--- TASK TO CARRY OUT ---
Beginning with the first line of the data below, reproduce every line unchanged, ending with the line that holds "from math import sqrt".

--- DATA SEGMENT ---

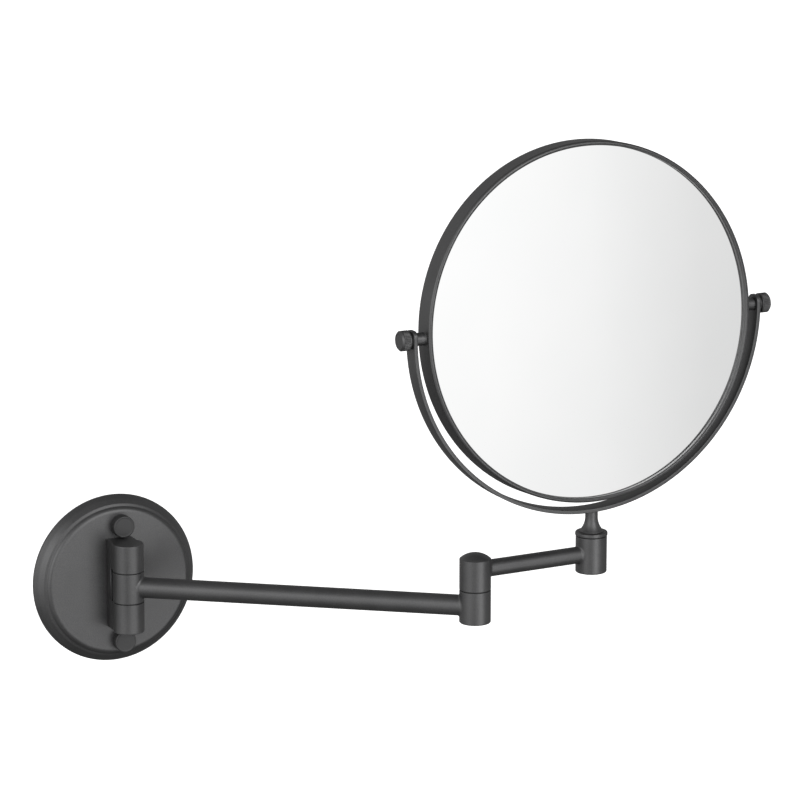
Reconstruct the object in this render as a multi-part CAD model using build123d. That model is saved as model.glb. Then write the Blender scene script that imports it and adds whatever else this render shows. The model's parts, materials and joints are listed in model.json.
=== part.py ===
from build123d import *
import os
from math import sqrt

# Extendable wall mirror, millimetres.
# Frame: origin at the centre of the round wall plate's back face, +Y into the wall, +X right, +Z up.

# Wall plate
plate_d = 99.1
face_depth = 10.4
foot_height = 1.6
flank_bulge = 0.3
ridge_d = 90.7
ridge_depth = 7.7
groove_d = 87.6
groove_depth = 7.4
shoulder_width = 2.6
rosette_wall = 1.8
bracket_d = 80.0
bracket_thickness = 2.0
wall_hole_spacing = 50.0
wall_hole_d = 5.2
stud_spacing = 68.5
stud_mid_x = 1.5
stud_mid_z = -1.0
stud_d = 5.0
cap_nut_d = 12.8
cap_nut_height = 5.2
cap_nut_roof = 1.2

# Barrels, pins and seams that the hinges share
barrel_d = 18.0
pin_d = 8.0
pin_head_d = 12.0
pin_head_height = 2.5
pin_head_recess = 0.3
pin_slot_width = 1.4
pin_slot_depth = 1.0
bush_wall = 1.5
barrel_edge = 0.5
washer_inset = 0.6
washer_thickness = 0.4

# Clearances
running_clearance = 0.05
hole_clearance = 0.1
glass_clearance = 0.3
slot_clearance = 0.6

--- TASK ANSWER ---
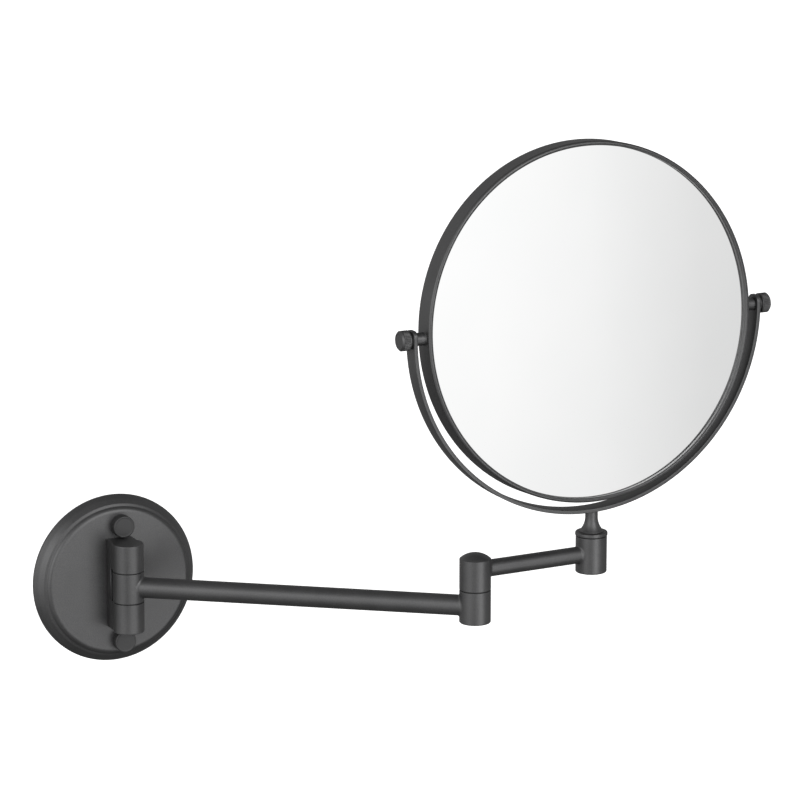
Reconstruct the object in this render as a multi-part CAD model using build123d. That model is saved as model.glb. Then write the Blender scene script that imports it and adds whatever else this render shows. The model's parts, materials and joints are listed in model.json.
=== part.py ===
from build123d import *
import os
from math import sqrt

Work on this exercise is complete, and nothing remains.